## Given request
Show each line that has the string "bodies" in it.

##########

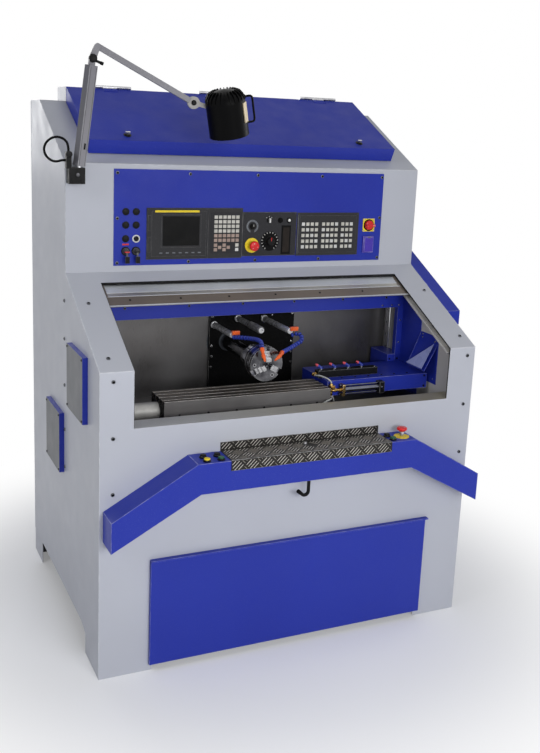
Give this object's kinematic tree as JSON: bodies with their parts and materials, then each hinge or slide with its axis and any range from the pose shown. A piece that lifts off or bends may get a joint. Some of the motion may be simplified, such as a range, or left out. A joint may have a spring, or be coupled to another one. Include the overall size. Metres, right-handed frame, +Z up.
{
  "type": "cnc key cutting machine",
  "caption": "Enclosed numerically controlled key cutting machine with a sloping work window, control face, spindle chuck, slotted table, roof lid and jointed lamp.",
  "frame": {"origin": "on the floor, in the middle of the footprint of the whole machine", "axes": "+Z up, front towards -Y, +X to the right as seen from the front"},
  "size_m": [1.6776, 1.256, 2.2327],
  "materials": {
    "left_side_panel": "clean",
    "right_side_panel": "clean",
    "front_skin": "clean",
    "control_face": "clean",
    "roof_panel": "clean",
    "rear_panel": "clean",
    "base_frame": "clean",
    "work_liner": "clean",
    "chip_tray": "clean",
    "portal_frame": "clean",
    "door_rails": "clean",
    "spindle_plate": "clean",
    "coolant_lines": "clean",
    "linear_guides": "clean",
    "chute": "clean",
    "screw_cover": "clean",
    "control_plate": "clean",
    "control_units": "clean",
    "key_caps": "clean",
    "side_covers": "clean",
    "side_housing": "clean",
    "console_bar": "clean",
    "tread_tray": "clean",
    "bar_hook": "clean",
    "panel_screws": "clean",
    "lamp_base": "clean",
    "spindle_drive": "clean",
    "table_bed": "clean",
    "door_sash": "clean",
    "lid": "clean",
    "lid_latch_left": "clean",
    "lid_latch_right": "clean",
    "chuck": "clean",
    "chuck_jaw_1": "clean",
    "chuck_jaw_2": "clean",
    "chuck_jaw_3": "clean",
    "slotted_table": "clean",
    "tool_carriage": "clean",
    "nozzle_block": "clean",
    "mist_fittings": "clean",
    "coolant_tank": "clean",
    "main_switch": "clean",
    "override_knob": "clean",
    "feed_dial": "clean",
    "key_switch_left": "clean",
    "key_switch_right": "clean",
    "mode_knob": "clean",
    "panel_button": "clean",
    "panel_stop": "clean",
    "console_stop": "clean",
    "console_button_1": "clean",
    "console_button_2": "clean",
    "console_button_3": "clean",
    "console_button_4": "clean",
    "console_button_5": "clean",
    "console_button_6": "clean",
    "lamp_lower_arm": "clean",
    "lamp_upper_arm": "clean",
    "lamp_head": "clean",
    "lamp_cable": "clean"
  },
  "bodies": {
    "cabinet": {"left_side_panel": "left_side_panel", "right_side_panel": "right_side_panel", "front_skin": "front_skin", "control_face": "control_face", "roof_panel": "roof_panel", "rear_panel": "rear_panel", "base_frame": "base_frame", "work_liner": "work_liner", "chip_tray": "chip_tray", "portal_frame": "portal_frame", "door_rails": "door_rails", "spindle_plate": "spindle_plate", "coolant_lines": "coolant_lines", "linear_guides": "linear_guides", "chute": "chute", "screw_cover": "screw_cover", "control_plate": "control_plate", "control_units": "control_units", "key_caps": "key_caps", "side_covers": "side_covers", "side_housing": "side_housing", "console_bar": "console_bar", "tread_tray": "tread_tray", "bar_hook": "bar_hook", "panel_screws": "panel_screws", "lamp_base": "lamp_base", "spindle_drive": "spindle_drive", "table_bed": "table_bed", "lamp_cable": "lamp_cable"},
    "door": {"door_sash": "door_sash"},
    "lid": {"lid": "lid"},
    "latch_left": {"lid_latch_left": "lid_latch_left"},
    "latch_right": {"lid_latch_right": "lid_latch_right"},
    "spindle": {"chuck": "chuck"},
    "jaw_1": {"chuck_jaw_1": "chuck_jaw_1"},
    "jaw_2": {"chuck_jaw_2": "chuck_jaw_2"},
    "jaw_3": {"chuck_jaw_3": "chuck_jaw_3"},
    "table": {"slotted_table": "slotted_table"},
    "carriage": {"tool_carriage": "tool_carriage", "nozzle_block": "nozzle_block", "mist_fittings": "mist_fittings"},
    "tank": {"coolant_tank": "coolant_tank"},
    "switch": {"main_switch": "main_switch"},
    "override": {"override_knob": "override_knob"},
    "feed": {"feed_dial": "feed_dial"},
    "key_a": {"key_switch_left": "key_switch_left"},
    "key_b": {"key_switch_right": "key_switch_right"},
    "mode": {"mode_knob": "mode_knob"},
    "start_button": {"panel_button": "panel_button"},
    "face_stop": {"panel_stop": "panel_stop"},
    "bar_stop": {"console_stop": "console_stop"},
    "lower_arm": {"lamp_lower_arm": "lamp_lower_arm"},
    "upper_arm": {"lamp_upper_arm": "lamp_upper_arm"},
    "head": {"lamp_head": "lamp_head"},
    "bar_button_1": {"console_button_1": "console_button_1"},
    "bar_button_2": {"console_button_2": "console_button_2"},
    "bar_button_3": {"console_button_3": "console_button_3"},
    "bar_button_4": {"console_button_4": "console_button_4"},
    "bar_button_5": {"console_button_5": "console_button_5"},
    "bar_button_6": {"console_button_6": "console_button_6"}
  },
  "joints": [
    {"name": "door_slide", "type": "slide", "parent": "cabinet", "child": "door", "axis": [0, -0.8944, -0.4472], "range_m": [0, 0.35]},
    {"name": "lid_hinge", "type": "hinge", "parent": "cabinet", "child": "lid", "pos_m": [0.01175, 0.42978, 2.09294], "axis": [-1, 0, 0], "range_deg": [0, 65]},
    {"name": "latch_left_turn", "type": "hinge", "parent": "lid", "child": "latch_left", "pos_m": [-0.49625, 0.09429, 1.85509], "axis": [0, -0.4433, 0.8964], "range_deg": [-90, 0]},
    {"name": "latch_right_turn", "type": "hinge", "parent": "lid", "child": "latch_right", "pos_m": [0.51875, 0.09429, 1.85509], "axis": [0, -0.4433, 0.8964], "range_deg": [-90, 0]},
    {"name": "spindle_spin", "type": "hinge", "parent": "cabinet", "child": "spindle", "pos_m": [-0.05325, -0.327, 1.075], "axis": [0, 1, 0], "continuous": true},
    {"name": "jaw_1_slide", "type": "slide", "parent": "spindle", "child": "jaw_1", "axis": [0, 0, 1], "range_m": [-0.006, 0.012]},
    {"name": "jaw_2_slide", "type": "slide", "parent": "spindle", "child": "jaw_2", "axis": [-0.866, 0, -0.5], "range_m": [-0.006, 0.012]},
    {"name": "jaw_3_slide", "type": "slide", "parent": "spindle", "child": "jaw_3", "axis": [0.866, 0, -0.5], "range_m": [-0.006, 0.012]},
    {"name": "table_slide", "type": "slide", "parent": "cabinet", "child": "table", "axis": [1, 0, 0], "range_m": [-0.135, 0]},
    {"name": "carriage_slide", "type": "slide", "parent": "cabinet", "child": "carriage", "axis": [0, 0, 1], "range_m": [-0.01, 0.018]},
    {"name": "tank_slide", "type": "slide", "parent": "cabinet", "child": "tank", "axis": [0, -1, 0], "range_m": [0, 0.5]},
    {"name": "main_switch_turn", "type": "hinge", "parent": "cabinet", "child": "switch", "pos_m": [0.54475, -0.01, 1.57], "axis": [0, -1, 0], "range_deg": [0, 90]},
    {"name": "override_turn", "type": "hinge", "parent": "cabinet", "child": "override", "pos_m": [0.08175, -0.01, 1.507], "axis": [0, -1, 0], "range_deg": [-135, 135]},
    {"name": "feed_dial_turn", "type": "hinge", "parent": "cabinet", "child": "feed", "pos_m": [0.00275, -0.01, 1.568], "axis": [0, -1, 0], "range_deg": [-135, 135]},
    {"name": "mode_turn", "type": "hinge", "parent": "cabinet", "child": "mode", "pos_m": [0.07575, -0.01, 1.592], "axis": [0, -1, 0], "range_deg": [-60, 60]},
    {"name": "key_left_turn", "type": "hinge", "parent": "cabinet", "child": "key_a", "pos_m": [-0.52225, -0.01, 1.475], "axis": [0, -1, 0], "range_deg": [-60, 0]},
    {"name": "key_right_turn", "type": "hinge", "parent": "cabinet", "child": "key_b", "pos_m": [-0.48125, -0.01, 1.475], "axis": [0, -1, 0], "range_deg": [0, 60]},
    {"name": "panel_button_press", "type": "slide", "parent": "cabinet", "child": "start_button", "axis": [0, 1, 0], "range_m": [0, 0.004], "stiffness_N_per_m": 150},
    {"name": "panel_stop_press", "type": "slide", "parent": "cabinet", "child": "face_stop", "axis": [0, 1, 0], "range_m": [0, 0.005], "stiffness_N_per_m": 150},
    {"name": "console_stop_press", "type": "slide", "parent": "cabinet", "child": "bar_stop", "axis": [0, 0, -1], "range_m": [0, 0.005], "stiffness_N_per_m": 400},
    {"name": "lamp_swivel", "type": "hinge", "parent": "cabinet", "child": "lower_arm", "pos_m": [-0.70825, -0.04, 1.795], "axis": [0, 0, 1], "range_deg": [-110, 0]},
    {"name": "lamp_elbow", "type": "hinge", "parent": "lower_arm", "child": "upper_arm", "pos_m": [-0.66191, -0.04651, 2.17614], "axis": [0.1392, 0.9903, 0], "range_deg": [-35, 10]},
    {"name": "lamp_head_tilt", "type": "hinge", "parent": "upper_arm", "child": "head", "pos_m": [-0.29291, -0.09837, 2.03945], "axis": [0.1392, 0.9903, 0], "range_deg": [-30, 30]},
    {"name": "console_button_1_press", "type": "slide", "parent": "cabinet", "child": "bar_button_1", "axis": [0, 0, -1], "range_m": [0, 0.004], "stiffness_N_per_m": 400},
    {"name": "console_button_2_press", "type": "slide", "parent": "cabinet", "child": "bar_button_2", "axis": [0, 0, -1], "range_m": [0, 0.004], "stiffness_N_per_m": 400},
    {"name": "console_button_3_press", "type": "slide", "parent": "cabinet", "child": "bar_button_3", "axis": [0, 0, -1], "range_m": [0, 0.004], "stiffness_N_per_m": 400},
    {"name": "console_button_4_press", "type": "slide", "parent": "cabinet", "child": "bar_button_4", "axis": [0, 0, -1], "range_m": [0, 0.004], "stiffness_N_per_m": 400},
    {"name": "console_button_5_press", "type": "slide", "parent": "cabinet", "child": "bar_button_5", "axis": [0, 0, -1], "range_m": [0, 0.004], "stiffness_N_per_m": 400},
    {"name": "console_button_6_press", "type": "slide", "parent": "cabinet", "child": "bar_button_6", "axis": [0, 0, -1], "range_m": [0, 0.004], "stiffness_N_per_m": 400}
  ],
  "couplings": [
    {"joint": "jaw_2_slide", "follows": "jaw_1_slide", "ratio": 1},
    {"joint": "jaw_3_slide", "follows": "jaw_1_slide", "ratio": 1}
  ]
}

##########

## Solution to this task
Give this object's kinematic tree as JSON: bodies with their parts and materials, then each hinge or slide with its axis and any range from the pose shown. A piece that lifts off or bends may get a joint. Some of the motion may be simplified, such as a range, or left out. A joint may have a spring, or be coupled to another one. Include the overall size. Metres, right-handed frame, +Z up.
  "bodies": {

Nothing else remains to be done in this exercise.